DOI https://doi.org/10.36487/ACG_repo/2135_20
Cite As:
Fowler, MJ & Goodchild, DJ 2021, 'Compaction faulting in thick mudstone: a slope stability case study
of Prominent Hill open pit mine, South Australia', in PM Dight (ed.),
SSIM 2021: Second International Slope Stability in Mining, Australian Centre for Geomechanics, Perth, pp. 315-340,
https://doi.org/10.36487/ACG_repo/2135_20
Abstract:
This case study presents the conditions and performance of a sequence of weak sedimentary rocks at the OZ Minerals Ltd, Prominent Hill open pit mine located in South Australia. The weak rocks form a 100 m thick barren horizontally bedded cover sequence of Permian and Cretaceous age that overlie the ore-bearing Archaean to Mesoproterozoic basement rocks.
Mining of the cover sequence rocks occurred in several stages between 2006 and 2012, during which a significant number of large-scale slope instabilities occurred. The failures occurred due to a unique set of geotechnical conditions. All slope instabilities were structurally bound by polygonal faults; a type of compaction discontinuity that occurs in thick, weak, saturated mudstone sequences.

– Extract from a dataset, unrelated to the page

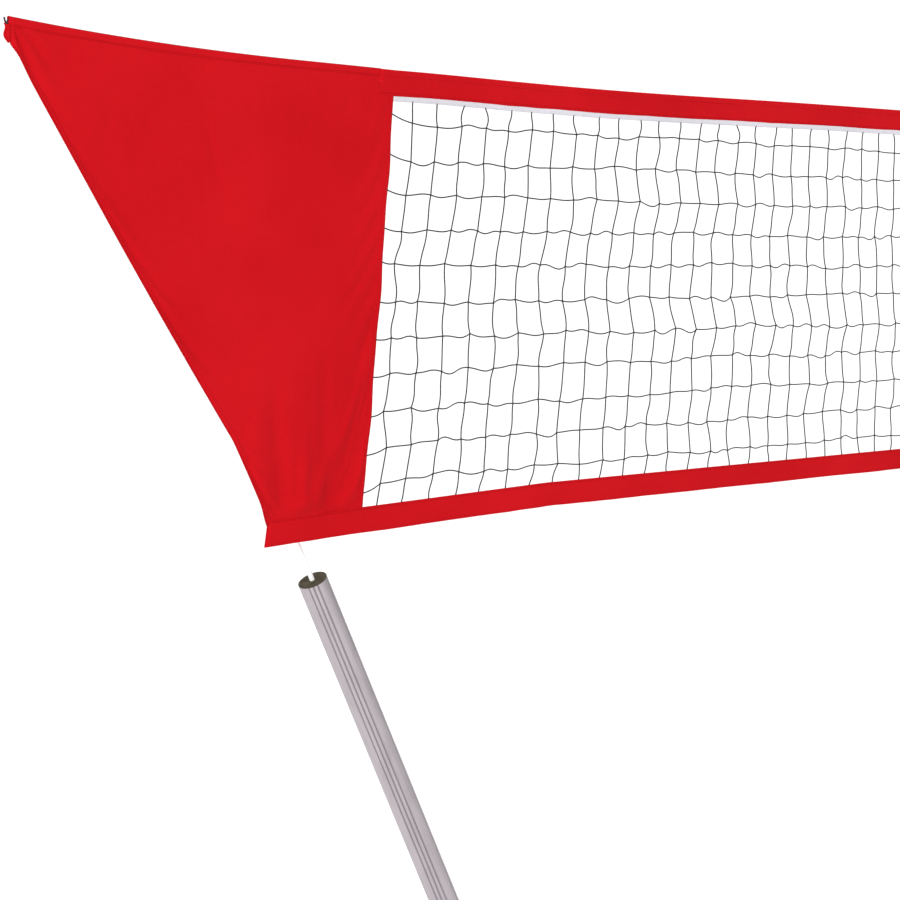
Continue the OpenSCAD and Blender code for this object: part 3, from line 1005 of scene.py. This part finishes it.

We highlight the origin and nature of polygonal faults and implication for slope stability and the engineering geology, geotechnical properties, pore pressure conditions, operational risk management, and design approaches including back and forward analysis.
Comprehensive geotechnical monitoring and risk management was successfully employed to maintain safe mining operations. The slope instabilities proved manageable in part due to the long delay between excavation and collapse. A range of operational approaches to managing the instabilities were undertaken including unloading, buttressing, and managed collapse.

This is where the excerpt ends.